Protobuf batch ingestion

Good day,

Is it possible to batch ingest a list of serialised protobuf messages saved to a file? According to the documentation a “Protobuf Parser” exists, it requires the type definition to be “protobuf” and the parseSpec to be a JSON Object of type timeAndDims. Does this then mean that the serialised protobuf message should be included into a JSON wrapper where the time is explicitely specified in JSON or should the timestamp be included in the protobuf message?
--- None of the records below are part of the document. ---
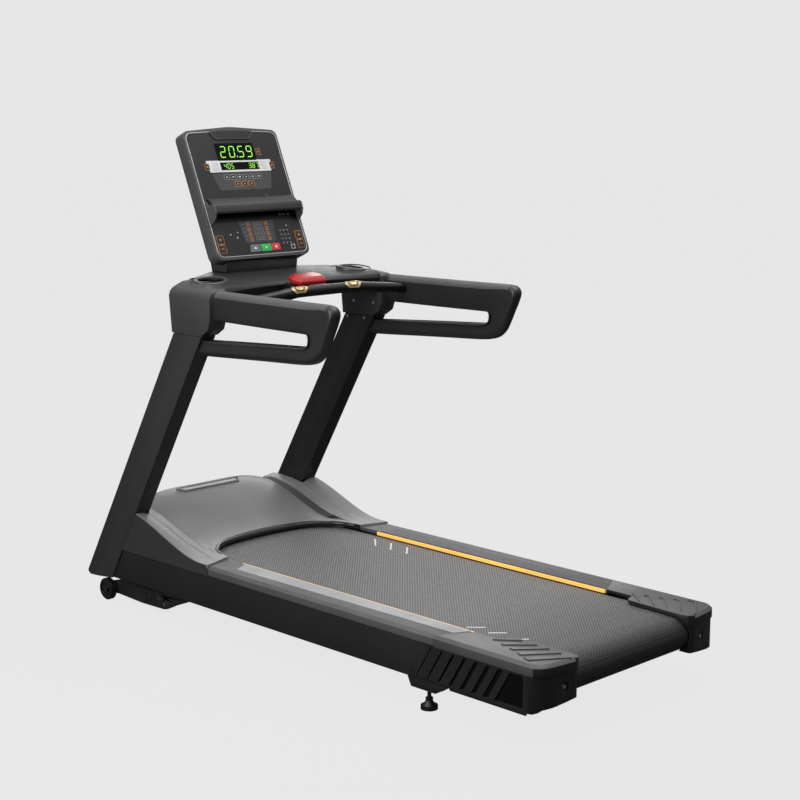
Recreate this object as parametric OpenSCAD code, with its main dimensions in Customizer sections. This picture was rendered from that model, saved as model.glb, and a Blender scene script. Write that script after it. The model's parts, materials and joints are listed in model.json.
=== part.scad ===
// Treadmill with incline lift, upright console and looped handrails.
// Millimetres. Z is up, +Y points at the console end, X runs across the belt.
// Z = 0 is the floor, X = 0 the centre line, Y = 0 the middle of the length.

/* [Running deck] */
// Width of the running belt
belt_w = 580; // [480:1:600]
// Thickness of the running belt
belt_t = 4; // [2:0.5:5]
// Height of the walking surface above the floor
walk_z = 215; // [205:1:225]
// Radius of the roller drums
drum_r = 46; // [38:1:48]
// Position of the rear roller axis
rear_y = -984; // [-990:1:-960]
// Position of the front roller axis
front_y = 640; // [620:1:660]
// Thickness of the deck board
deck_t = 25; // [18:1:28]

/* [Base frame] */
// Height of the underside of the side beams
beam_z0 = 86; // [84:1:96]
// Height of the top of the side beams
beam_z1 = 197; // [190:1:197]
// Wall of the welded tubes
tube_wall = 3; // [2:0.5:4]
// Height of the rail tops
rail_z = 230; // [228:1:234]
// Half width over the side rails
rail_x = 407; // [404:1:410]
// Inner edge of the side rails
rail_in = 300; // [296:1:310]

/* [Uprights] */
// Half width over the upright outer faces
post_x = 407; // [404:1:409]
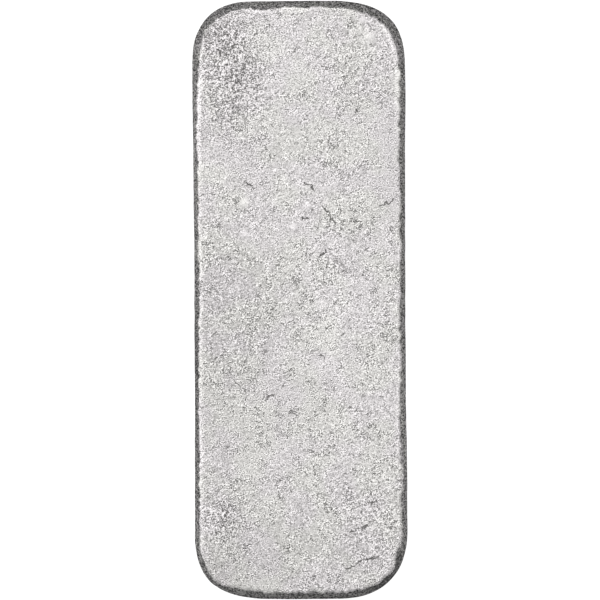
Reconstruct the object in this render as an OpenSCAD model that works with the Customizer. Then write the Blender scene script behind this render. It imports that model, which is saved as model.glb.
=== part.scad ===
// Cast metal ingot: one solid bar, lying on its larger face.
// Millimetres. Origin at the middle of the base, +Y along the bar towards its head end, +Z up.
// The walls lean inwards from the base to the face, as the mould's draft leaves them.

/* [Base] */
// Length of the bar at its base, end to end
base_length = 118; // [80:1:220]
// Width of the bar at its base, side to side
base_width = 41.8; // [32:0.2:90]
// Plan radius of the two corners at the head end
head_corner_r = 10.4; // [4:0.2:15]
// Plan radius of the two corners at the foot end
foot_corner_r = 11.8; // [4:0.2:15]

/* [Walls] */
// Height of the bar, from its base to its face
height = 20.7; // [12:0.1:45]
// Lean of the two long walls from upright, in degrees
side_draft = 3.4; // [1:0.1:8]
// Lean of the two end walls from upright, in degrees
end_draft = 6.2; // [1:0.1:12]

/* [Edges] */
// Radius of the edge round the face, where the mould's floor met its walls
face_edge_r = 0.5; // [0.2:0.1:2]
// Radius of the edge round the base, where the metal froze against the mould's rim
base_edge_r = 1.4; // [0.4:0.1:3]

/* [Hidden] */

metal_colour = [0.80, 0.80, 0.79];

// Straight pieces that stand for a quarter turn of a plan corner, and of a rounded edge
corner_steps = 12;
edge_steps = 5;

// How far the skinned walls run past the base and the face before both are trimmed flat
trim = 1;

// How far a rounded edge at the base pulls a wall in from its sharp foot
function rounding_loss(draft) = base_edge_r * (1 / cos(draft) + tan(draft) - 1);

// Half extents of the sharp base outline that the rounded one is cut from
half_x = base_width / 2 + rounding_loss(side_draft);
half_y = base_length / 2 + rounding_loss(end_draft);

// Straight edge that is always left at each end of the face, between its two corners
least_end_edge = 2;

// Largest plan corner that a narrow face has room for
roomiest_corner_r = half_x - inset(height, side_draft) - least_end_edge / 2;

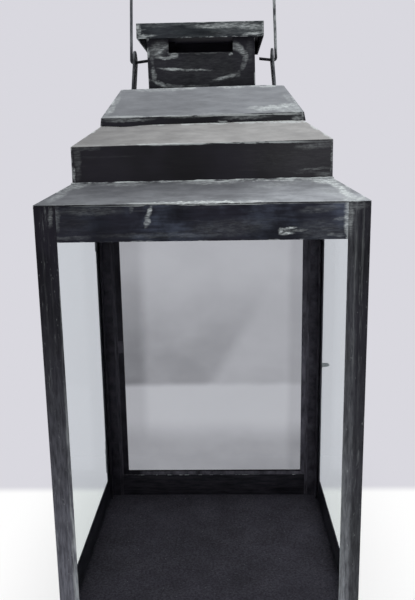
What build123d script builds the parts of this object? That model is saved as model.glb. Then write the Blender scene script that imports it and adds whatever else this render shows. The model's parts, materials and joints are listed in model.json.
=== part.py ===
from build123d import *
import os
from math import atan2, cos, degrees, radians, sin, tan

# A square garden lantern of painted sheet metal with glass on all four sides, a three-stepped roof,
# a vented chimney under a flat lid, a wire bail and a glazed door at the back.
# Millimetres. +Z is up, +X is right and -Y is the front. The origin is the middle of the underside.

os.makedirs("parts", exist_ok=True)

# Body
body_width = 250.0
body_height = 365.5
frame_sheet = 1.2
post_leg = 16.5
post_bend = 0.8
rail_height = 27.0
plate_thickness = 1.3

# Fixed panes, and the angles that clamp them in the corners
glass = 2.0
pane_gap = 0.3
pane_lap = 15.0
clamp_leg = 10.0
clamp_sheet = 1.0

# Roof
roof_sheet = 1.0
eaves_flange = 12.0
lower_rise = 16.2
middle_width = 200.0
middle_fascia = 28.0
middle_rise = 15.7
upper_width = 158.5
upper_fascia = 6.0
upper_rise = 22.5
crown_width = 129.0
ledge = 11.0

# Chimney and its lid
chimney_width = 88.0
chimney_height = 50.5
chimney_flue_lip = 1.5
vent_width = 52.5
vent_sill = 29.5
tab_flange = 6.0
cap_width = 102.5
cap_depth = 11.7

# Bail, and the ears that carry it
wire = 2.5
wire_flats = 16
wire_bend = 2.2
wire_play = 0.1
bail_side_play = 0.2
ear_spread = 122.4
ear_width = 20.0
ear_sheet = 2.0
ear_bend = 0.8
ear_rise = 28.0
ear_foot = 13.0
pin_reach = 12.2
leg_length = 63.0
leg_lean = 2.1

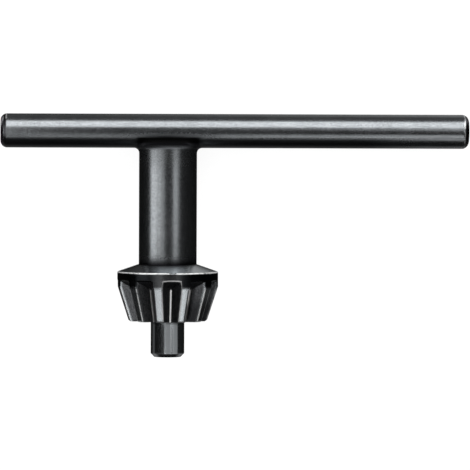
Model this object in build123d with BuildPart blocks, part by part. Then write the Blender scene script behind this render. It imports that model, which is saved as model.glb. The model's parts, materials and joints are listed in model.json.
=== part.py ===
from build123d import *
import os
from math import asin, atan2, cos, hypot, radians, sin, sqrt, tan

# A drill chuck key in one piece: a crossbar handle, a shank, and a bevel-toothed head with a
# pilot pin. Lengths are millimetres. Depths run down the shank from the middle of the crossbar.

# Crossbar handle, with its worn round ends
bar_diameter = 8.0
short_arm = 39.3
long_arm = 70.7
bar_end_length = 1.35
bar_end_face_diameter = 5.4
bar_end_bulge = 0.3

# Shank, whose flat top carries the crossbar, sunk a little into it
shank_diameter = 13.6
shank_length = 31.3
shoulder_depth = 3.2
shoulder_radius = 1.0
junction_radius = 1.2

# Head: a low cone spreads from the shank to the rim, and a steep one carries the teeth
rim_diameter = 23.7
collar_rise = 1.75
rim_width = 3.45
tooth_cone_length = 8.17
nose_diameter = 18.4
rim_edge_radius = 0.25
cone_edge_radius = 0.6
nose_chamfer = 0.35

# Teeth: every space narrows towards the tip of the tooth cone and runs out into the rim
tooth_count = 11
tooth_depth = 2.97
space_root_width = 0.54
space_angle = 73.4
runout_start = 1.85
runout_length = 2.0
runout_corner_radius = 0.25
tooth_edge_radius = 0.25
front_space_turn = 4.0

# Pilot pin
pilot_diameter = 7.9
pilot_length = 8.43
pilot_chamfer = 0.85

bar_radius = bar_diameter / 2
bar_end_face_radius = bar_end_face_diameter / 2
shank_radius = shank_diameter / 2
rim_radius = rim_diameter / 2
nose_radius = nose_diameter / 2
pilot_radius = pilot_diameter / 2

# Depths of the steps of the head
rim_top_depth = shank_length + collar_rise
rim_bottom_depth = rim_top_depth + rim_width
nose_depth = rim_bottom_depth + tooth_cone_length
pilot_end_depth = nose_depth + pilot_length
cone_taper = (rim_radius - nose_radius) / tooth_cone_length
cone_tip_depth = rim_bottom_depth + rim_radius / cone_taper

# The key lies on the rounded upper edge of its rim, on its shoulder and on the long end of its
# crossbar. The edge and the shoulder are rings about the shank, and set how it rises from the
# crossbar towards the head.
collar_slope = atan2(collar_rise, rim_radius - shank_radius)
edge_ring_depth = rim_top_depth + rim_edge_radius * tan(radians(45) - collar_slope / 2)
edge_ring_radius = rim_radius - rim_edge_radius
shoulder_ring_depth = shoulder_depth + shoulder_radius
shoulder_ring_radius = shank_radius - shoulder_radius
ring_rise = edge_ring_radius - shoulder_ring_radius
ring_run = edge_ring_depth - shoulder_ring_depth
shank_slope = atan2(ring_rise, ring_run) - asin(
    (shoulder_radius - rim_edge_radius) / hypot(ring_rise, ring_run)
)
axis_height = (
    shoulder_ring_radius * cos(shank_slope)
    - shoulder_ring_depth * sin(shank_slope)
    + shoulder_radius
)

# The crossbar drops from there until the edge of its cylinder at the long end touches
foot_reach = long_arm - bar_end_length
bar_slope = asin(axis_height / hypot(foot_reach, bar_radius)) - atan2(bar_radius, foot_reach)
shank_sideways = -sin(shank_slope) * tan(bar_slope)
shank_drop = -sin(shank_slope)
shank_along = sqrt(1 - shank_sideways**2 - shank_drop**2)

# The origin is on the table under the middle of the key's box, which reaches from the back of
# the crossbar to the lower edge of the pilot's end
pilot_end_radius = pilot_radius - pilot_chamfer
pilot_reach = pilot_end_depth * shank_along + pilot_end_radius * sqrt(1 - shank_along**2)
shank_x = (short_arm - long_arm) / 2 * cos(bar_slope)
bar_y = (pilot_reach - bar_radius) / 2

# Frame of the key: x along the crossbar to its long end, z up the shank from the pilot
key = Plane(
    origin=(shank_x, bar_y, axis_height),
    x_dir=(cos(bar_slope), 0, -sin(bar_slope)),
    z_dir=(shank_sideways, shank_along, shank_drop),
)
bar_axis = Axis(key.origin, key.x_dir)
shank_axis = Axis(key.origin, key.z_dir)
turning_plane = Plane(origin=key.origin, x_dir=key.x_dir, z_dir=-key.y_dir)

# What is cut away for one tooth space, along x. Its root and flanks all meet at the cone's tip,
# and its upper end slopes out through the rim.
root_taper = (rim_radius - tooth_depth) / (cone_tip_depth - rim_bottom_depth)
with BuildPart() as tooth_space:
    with BuildSketch(Plane.XZ):
        with BuildLine():
            Polyline(
                (root_taper * (cone_tip_depth - shank_length), -shank_length),
                (root_taper * (cone_tip_depth - pilot_end_depth), -pilot_end_depth),
                (rim_radius + tooth_depth, -pilot_end_depth),
                (rim_radius + tooth_depth, -shank_length),
                close=True,
            )
        make_face()
    extrude(amount=rim_radius, both=True)
    for side in (1, -1):
        root_edge = Vector(root_taper, side * space_root_width / 2 / (cone_tip_depth - rim_bottom_depth), 1)
        up_flank = Vector(1, side * tan(radians(space_angle / 2)), 0)
        flank_plane = Plane(
            origin=(0, 0, -cone_tip_depth),
            z_dir=root_edge.cross(up_flank) * side,
        )
        split(bisect_by=flank_plane, keep=Keep.BOTTOM)
    runout_plane = Plane(
        origin=(rim_radius, 0, -rim_top_depth - runout_start),
        x_dir=(0, 1, 0),
        z_dir=(-runout_length, 0, tooth_depth),
    )
    split(bisect_by=runout_plane, keep=Keep.BOTTOM)
    runout = tooth_space.faces().sort_by(Axis.Z)[-1]
    fillet(runout.edges().sort_by(Axis.X)[:-1], runout_corner_radius)

with BuildPart(key) as chuck_key:
    # Shank, head and pilot, turned about one axis
    with BuildSketch(turning_plane):
        with BuildLine():
            upper_outline = FilletPolyline(
                (0, -shoulder_depth),
                (shank_radius, -shoulder_depth),
                (shank_radius, -shank_length),
                (rim_radius, -rim_top_depth),
                (rim_radius, -rim_bottom_depth),
                (nose_radius + cone_taper * nose_chamfer, -nose_depth + nose_chamfer),
                radius=(shoulder_radius, 0, rim_edge_radius, cone_edge_radius),
            )
            Polyline(
                upper_outline @ 1,
                (nose_radius - nose_chamfer, -nose_depth),
                (pilot_radius, -nose_depth),
                (pilot_radius, -pilot_end_depth + pilot_chamfer),
                (pilot_end_radius, -pilot_end_depth),
                (0, -pilot_end_depth),
                upper_outline @ 0,
            )
        make_face()
    revolve(axis=shank_axis)

    # Teeth: the spaces are cut, the first one near the front, and their edges are dressed
    with PolarLocations(0, tooth_count, start_angle=front_space_turn - 90):
        add(tooth_space.part, mode=Mode.SUBTRACT)
    fillet(chuck_key.edges(Select.NEW).filter_by(GeomType.ELLIPSE), tooth_edge_radius)

    # Crossbar, turned about its own axis and blended into the top of the shank
    with BuildSketch(turning_plane):
        with BuildLine():
            side = Line(
                (bar_end_length - short_arm, bar_radius),
                (long_arm - bar_end_length, bar_radius),
            )
            middle = Polyline(
                (-short_arm, bar_end_face_radius),
                (-short_arm, 0),
                (long_arm, 0),
                (long_arm, bar_end_face_radius),
            )
            SagittaArc(middle @ 0, side @ 0, bar_end_bulge)
            SagittaArc(side @ 1, middle @ 1, bar_end_bulge)
        make_face()
    revolve(axis=bar_axis)
    fillet(chuck_key.edges(Select.NEW), junction_radius)

chuck_key.part.label = "chuck_key"
os.makedirs("parts", exist_ok=True)
export_step(chuck_key.part, "parts/chuck_key.step")
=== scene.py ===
import json
import math
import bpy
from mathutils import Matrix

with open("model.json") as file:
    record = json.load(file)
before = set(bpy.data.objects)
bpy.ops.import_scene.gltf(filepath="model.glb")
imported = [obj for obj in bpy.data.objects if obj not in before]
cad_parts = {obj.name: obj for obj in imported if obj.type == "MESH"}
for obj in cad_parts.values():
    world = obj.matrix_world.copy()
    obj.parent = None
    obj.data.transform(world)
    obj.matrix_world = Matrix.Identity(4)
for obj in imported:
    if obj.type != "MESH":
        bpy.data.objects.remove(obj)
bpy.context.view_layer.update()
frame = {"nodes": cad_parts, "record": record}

from types import SimpleNamespace

import bmesh
import bpy
from mathutils import Matrix, Vector

MM = 0.001

# Sizes of the key that its wear, its painted shade and highlights and its machining follow, in
# millimetres. Depths run down the shank from the middle of the crossbar.
BAR_RADIUS = 4.0
SHORT_ARM = 39.3
LONG_ARM = 70.7
BAR_END_LENGTH = 1.35
SHANK_RADIUS = 6.8
SHANK_LENGTH = 31.3
RIM_RADIUS = 11.85
RIM_TOP_DEPTH = 33.05
RIM_BOTTOM_DEPTH = 36.5
NOSE_RADIUS = 9.2
NOSE_DEPTH = 44.67
CONE_TAPER = (RIM_RADIUS - NOSE_RADIUS) / (NOSE_DEPTH - RIM_BOTTOM_DEPTH)
CONE_TIP_DEPTH = RIM_BOTTOM_DEPTH + RIM_RADIUS / CONE_TAPER
PILOT_RADIUS = 3.95
PILOT_END_DEPTH = 53.1
PILOT_CHAMFER = 0.85

# Tooth spaces, whose angles are in degrees
TOOTH_COUNT = 11
TOOTH_DEPTH = 2.97
FRONT_SPACE_TURN = 4.0
SPACE_HALF_ANGLE = 36.7
SPACE_ROOT_WIDTH = 0.54
RUNOUT_START_DEPTH = 34.9
RUNOUT_LENGTH = 2.0

# Sides of the two front teeth, in radians from the middle of the front space. A border of painted
# shade starts, is full, fades and ends at its four angles.
FRONT_TOOTH_INNER_SIDE = 0.2
FRONT_TOOTH_OUTER_SIDE = 0.38
FRONT_TOOTH_BORDER = (0.28, 0.31, 0.42, 0.46)

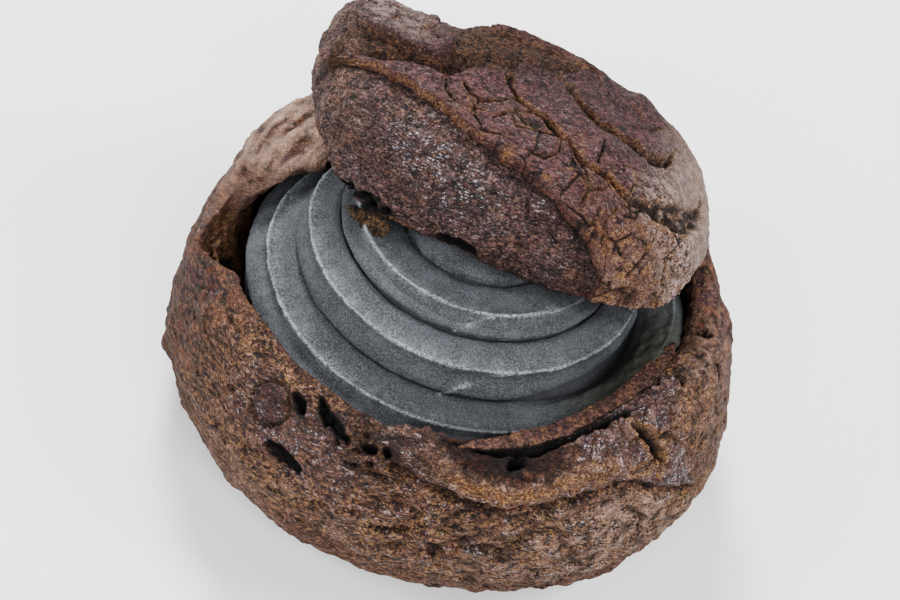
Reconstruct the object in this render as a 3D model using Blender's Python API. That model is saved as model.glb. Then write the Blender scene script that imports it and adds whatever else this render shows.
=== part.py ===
"""Black sesame cream puff: a choux bowl, a piped swirl of sesame cream and a cracked choux lid.

Lengths in the named sizes are millimetres; meshes are made in metres, +Z up.
The origin is the middle of the flat foot that the puff stands on. Azimuth 0 is +X,
90 is the back (+Y) and 270 is the front, where the lid leaves the cream in view.
"""
import math

import bmesh
import bpy
from mathutils import Matrix, Vector, noise

MM = 0.001
GAP = 0.3  # clearance between pieces that lie on each other

SEGMENTS = 64  # steps round each piece

# Choux bowl
BOWL_WIDEST = 16.0  # height of the widest level
FOOT_RADIUS = 28.5  # flat underside
CRUST_BUMP = 0.85  # height of the lumps of the bare choux
CRUST_WAVE = 11.0  # their size across

# Sections round the bowl: azimuth, widest radius, crest radius, crest height, lip radius,
# inner wall radius. The back left wall curls in over the cream and ends in a step.
BOWL_SECTIONS = (
    (0.0, 47.4, 40.6, 31.8, 36.0, 36.0),
    (16.0, 46.2, 40.4, 32.3, 36.4, 36.4),
    (42.0, 45.2, 39.2, 31.0, 36.0, 35.8),
    (90.0, 45.0, 38.0, 29.4, 35.8, 35.6),
    (112.0, 45.0, 38.0, 30.2, 35.2, 35.6),
    (130.0, 45.0, 38.4, 32.6, 31.2, 35.8),
    (143.0, 45.0, 38.8, 33.8, 28.2, 36.2),
    (154.0, 44.8, 39.0, 34.2, 27.4, 36.6),
    (163.0, 44.6, 39.2, 34.4, 28.0, 37.2),
    (173.0, 43.6, 37.8, 33.9, 31.2, 37.2),
    (182.0, 43.8, 39.8, 29.4, 37.2, 38.4),
    (194.0, 45.2, 42.4, 27.0, 39.4, 39.0),
    (206.0, 45.7, 38.6, 29.6, 36.2, 36.4),
    (225.0, 46.1, 37.4, 31.0, 35.5, 35.6),
    (270.0, 46.7, 37.2, 31.0, 35.5, 35.6),
    (295.0, 47.6, 37.8, 31.6, 34.4, 35.4),
    (318.0, 48.3, 37.3, 32.4, 33.4, 35.2),
    (338.0, 48.3, 37.8, 32.6, 34.0, 35.4),
)

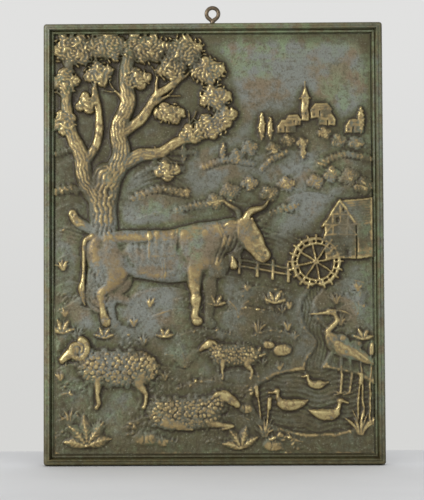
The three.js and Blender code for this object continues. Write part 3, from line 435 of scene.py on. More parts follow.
def foliage(x, z, half_wide, half_tall, base, height, seed, lump=3.2):
    """A mass of leaves: a dome with lumps on it and round its edge, set all over with small leaves."""
    mass = Figure(base, 0.5)
    mass.oval(x, z, half_wide * 0.86, half_tall * 0.86, height * 0.7)
    lumps = max(4, round((half_wide + half_tall) / 2 / lump * 1.15))
    for n in range(lumps):
        turn = 2 * math.pi * (n + 0.35 * chance(seed + n)) / lumps
        for out, size, lift in [(0.7, 1.5, 0.62), (0.36, 1.25, 0.95)][:1 + n % 2]:
            lump_x, lump_z = x + half_wide * out * math.cos(turn), z + half_tall * out * math.sin(turn)
            mass.oval(lump_x, lump_z, lump * size, lump * size * 0.9, height * lift, turn)
    mass.lay()
    ground = relief.copy()
    leaves = Figure(base, 0.15)
    count = int(half_wide * half_tall / lump ** 2 * 4.2)
    for n in range(count):
        out = math.sqrt((n + 0.5) / count) * 1.08
        turn = n * 2.39996 + seed
        leaf_x, leaf_z = x + half_wide * out * math.cos(turn), z + half_tall * out * math.sin(turn)
        if abs(leaf_x) > FIELD_WIDE / 2 or not 0 < leaf_z < FIELD_TALL:
            continue
        under = ground[round(leaf_z / GRID), round((leaf_x + FIELD_WIDE / 2) / GRID)]
        size = lump * (0.34 + 0.2 * chance(seed + n * 3))
        leaves.base = max(under, base) - 0.1
        leaves.oval(leaf_x, leaf_z, size * 1.4, size * 0.62, 0.45 + 0.13 * height,
                    turn + chance(seed + n * 7) * 2.5)
    leaves.lay()


def hedge(points, radius, base, high, seed):
    """A row of small bushes along a line."""
    line = curve_through(points, 12)
    step = np.concatenate([[0], np.cumsum(np.hypot(*np.diff(line, axis=0).T))])
    for n, place in enumerate(np.arange(0, step[-1], radius * 1.35)):
        x, z = np.interp(place, step, line[:, 0]), np.interp(place, step, line[:, 1])
        half = radius * (0.75 + 0.5 * chance(seed + n))
        foliage(x, z + half * 0.3 * chance(seed + n + 9), half, half * 0.85, base, high, seed + n * 7,
                max(1.2, radius * 0.42))


OAK_LIMBS = [
    [[-92, 128, 14, 2.8], [-92, 146, 12.2, 3.3], [-90, 176, 11.4, 3.4], [-91, 204, 12, 3.4],
     [-88, 226, 12.5, 3.3]],
    [[-98, 136, 7, 2.4], [-107, 127, 4.5, 1.9], [-118, 121, 2.4, 1.2]],
    [[-86, 136, 7, 2.4], [-77, 127, 4.6, 1.9], [-68, 123, 2.4, 1.2]],
    [[-96, 208, 8, 3], [-106, 226, 7.2, 2.7], [-109, 246, 6.4, 2.5], [-118, 266, 5.4, 2.3],
     [-121, 290, 4.6, 2.1], [-119, 318, 3.8, 1.8], [-124, 346, 3, 1.6]],
    [[-86, 222, 9.5, 3.2], [-76, 244, 8.2, 3], [-78, 266, 7.2, 2.8], [-70, 288, 6.4, 2.6],
     [-72, 312, 5.6, 2.3], [-64, 346, 4.6, 2]],
    [[-80, 232, 6.5, 2.8], [-62, 244, 5.6, 2.6], [-44, 246, 4.8, 2.4], [-28, 256, 4, 2.2],
     [-12, 258, 3.2, 1.9]],
    [[-75, 262, 4.8, 2.4], [-58, 276, 4.2, 2.2], [-46, 294, 3.6, 2], [-30, 306, 3, 1.8],
     [-22, 326, 2.4, 1.6]],
    [[-108, 236, 4.5, 2.2], [-96, 254, 3.8, 2], [-94, 276, 3.2, 1.9], [-98, 300, 2.6, 1.7]],
    [[-98, 182, 5, 2.8], [-112, 190, 4.2, 2.6], [-116, 196, 3.8, 2.6]],
]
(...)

My current attempt does not seem to work.
Ingestion spec:

{
“type”: “index_hadoop”,
“spec”: {
“dataSchema”: {
“dataSource”: “proto”,
“parser”: {
“type”: “protobuf”,
“descriptor”:“description.desc”,
“parseSpec”: {
“format”: “timeAndDims”,
“timestampSpec”: {
“column”: “timestamp”,
“format”: “auto”
},
“dimensionsSpec”: {
“dimensions”: [
“userId”
],
“dimensionExclusions”: [
“eventId”,
“url”
]
}
}
},
“metricsSpec”: [
{
“type”: “count”,
“name”: “count”
}
],
“granularitySpec”: {
“type”: “uniform”,
“segmentGranularity”: “day”,
“queryGranularity”: “none”,
“intervals”: [
“2015-03-01/2015-04-01”
]
}
},
“ioConfig”: {
“type”: “hadoop”,
“inputSpec”: {
“type”: “static”,
“paths”: “/var/data/binary”
}
}
}
}

where “/var/data/binary” is the file containing serialised protobuf messages. One message per line.

And the proto file, containing the timestamp as a string:
package tutorial;
message Person {
required string eventId = 1;
required string timestamp = 2;
required string userId = 3;
required string url = 4;

}

Could you please provide assistance or a working example on how to batch ingest a file containing serialised protobuf messages.

Hi Louw, the protobuf code was community contributed and should really be in its own module. Have you resolved this?